Often I notice this scenario with friends, family, on Facebook, in the news. Our cultural strategy to deal with pain, to deal with sin, to deal with shame, is simply to cover it up. We try to do everything we can to distract ourselves from anything that is hard or painful. As a culture we are monumentally afraid that Nietzsche was right when he said “if you gaze into the abyss the abyss gazes into you.” We are afraid of pain, afraid of sadness. We are afraid of that moment before we sleep when the bed room door is closed and we have nothing but our pain and grief starring us in the face. We are afraid to embrace the pain, embrace the grief, embrace mourning.
Oh but there is hope! We are created beings. Beings with purpose. Beings that operate most efficiently when we follow the instruction manual we’ve been given. Jesus lays out these instructions in Matthew 5,6, and 7. He gives us the road to happiness. He tells us that the only way to deal with the pain of sin and circumstance is to mourn it- not ignore it.

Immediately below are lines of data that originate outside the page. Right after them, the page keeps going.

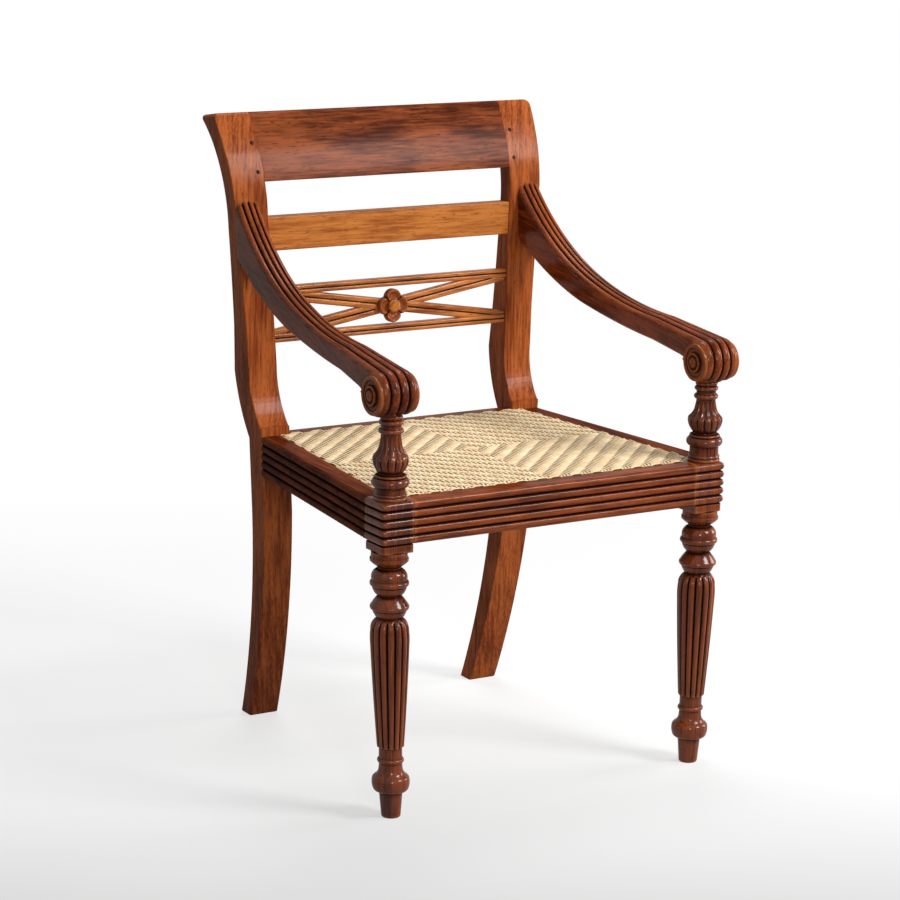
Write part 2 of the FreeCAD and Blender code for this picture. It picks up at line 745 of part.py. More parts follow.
for bar_name, sign, lap_start in (("lattice_bar_rising", 1, BAR_FRONT),
                                  ("lattice_bar_falling", -1, f"({BAR_FRONT} + bar_depth / 2)")):
    bar = lattice_body(bar_name)
    pad(bar, bar_name + "Face", "XZ", BAR_FRONT, f"({BAR_FRONT} + bar_depth)",
        lambda sketch: outline(sketch, bar_outline(sign)))
    cut(bar, bar_name + "Lap", "XZ", lap_start, f"({lap_start} + bar_depth / 2)",
        lambda sketch: outline(sketch, bar_outline(-sign)))

PETAL_TIP = "(petal_offset + petal_radius)"
PETAL_VALLEY = "((petal_offset + sqrt(2 * petal_radius * petal_radius - petal_offset * petal_offset)) / 2)"
rosette = lattice_body("rosette")
pad(rosette, "RosetteFace", "XZ", f"({BAR_FRONT} - rosette_thick)", BAR_FRONT,
    lambda sketch: outline(sketch, [
        (PETAL_VALLEY, f"-{PETAL_VALLEY}", PETAL_TIP, "0"),
        (PETAL_VALLEY, PETAL_VALLEY, "0", PETAL_TIP),
        (f"-{PETAL_VALLEY}", PETAL_VALLEY, f"-{PETAL_TIP}", "0"),
        (f"-{PETAL_VALLEY}", f"-{PETAL_VALLEY}", "0", f"-{PETAL_TIP}"),
    ]))
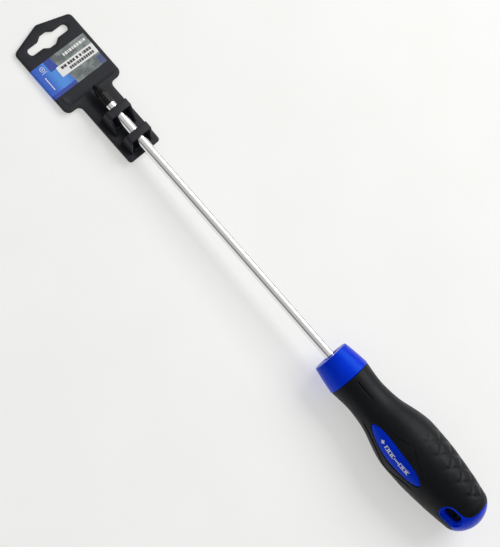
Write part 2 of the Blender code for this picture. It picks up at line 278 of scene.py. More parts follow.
def distance_to(points, path, closed):
    """Shortest distance from each point to a path."""
    path = np.asarray(path, float)
    ends = np.roll(path, -1, axis=0)
    nearest = np.full(len(points), np.inf)
    for a, b in list(zip(path, ends))[:None if closed else -1]:
        along = b - a
        t = np.clip((points - a) @ along / max(along @ along, 1e-12), 0, 1)
        nearest = np.minimum(nearest, np.linalg.norm(points - a - t[:, None] * along, axis=1))
    return nearest


def offset(path, distance, closed):
    """Path moved to its left by a distance."""
    path = np.asarray(path, float)
    if closed:
        along = np.roll(path, -1, axis=0) - np.roll(path, 1, axis=0)
    else:
        along = np.gradient(path, axis=0)
    along /= np.linalg.norm(along, axis=1)[:, None]
    return path + distance * np.stack([-along[:, 1], along[:, 0]], axis=1)


def triangulate(loops, lines, spacing, wanted=None):
    """Triangles inside an odd number of the loops, with edges along the lines.

    Points fill the inside at this spacing. Wanted, where it is given, says which of them stay.
    """
    points = []
    edges = []
    for path, closed in [(loop, True) for loop in loops] + lines:
        first = len(points)
        points.extend(map(tuple, path))
        count = len(path)
        edges += [(first + k, first + (k + 1) % count) for k in range(count if closed else count - 1)]
    tree = KDTree(len(points))
    for k, (x, y) in enumerate(points):
        tree.insert((x, y, 0), k)
    tree.balance()
    low, high = np.min(points, axis=0), np.max(points, axis=0)
    rows = np.arange(low[1], high[1], spacing * sqrt(3) / 2)
    columns = np.arange(low[0], high[0], spacing)
    grid = np.array([(x + spacing / 2 * (j % 2), y) for j, y in enumerate(rows) for x in columns])
    grid = grid[inside(grid, loops)]
    if wanted:
        grid = grid[wanted(grid)]
    for loop in loops:
        grid = grid[distance_to(grid, loop, True) > 0.35 * spacing]
    for x, y in grid:
        if tree.find((x, y, 0))[2] > 0.55 * spacing:
            points.append((x, y))
    vertices, _, faces, _, _, _ = delaunay_2d_cdt([Vector(p) for p in points], edges, [], 0, 1e-5)
    vertices = np.array([tuple(v) for v in vertices])
    faces = np.array([list(face) for face in faces])
    keep = inside(vertices[faces].mean(axis=1), loops)
    return vertices, faces[keep]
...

“Happy are those who mourn, for they will be comforted” The promise is comfort. Grieving brings freedom to our hearts, ignoring it restricts our hearts. It robs us the ability to love well, and fosters shame and bitterness in our hearts. When pain and hardship come, like the loss of a loved one, mourning them is vital to keeping one’s heart alive. I pray for those families from that wedding often. I pray the Father compels their hearts Christ so they can know the wisdom of functioning the way they were created to. There is real hope and fulfilling comfort for all those that give themselves to Christ.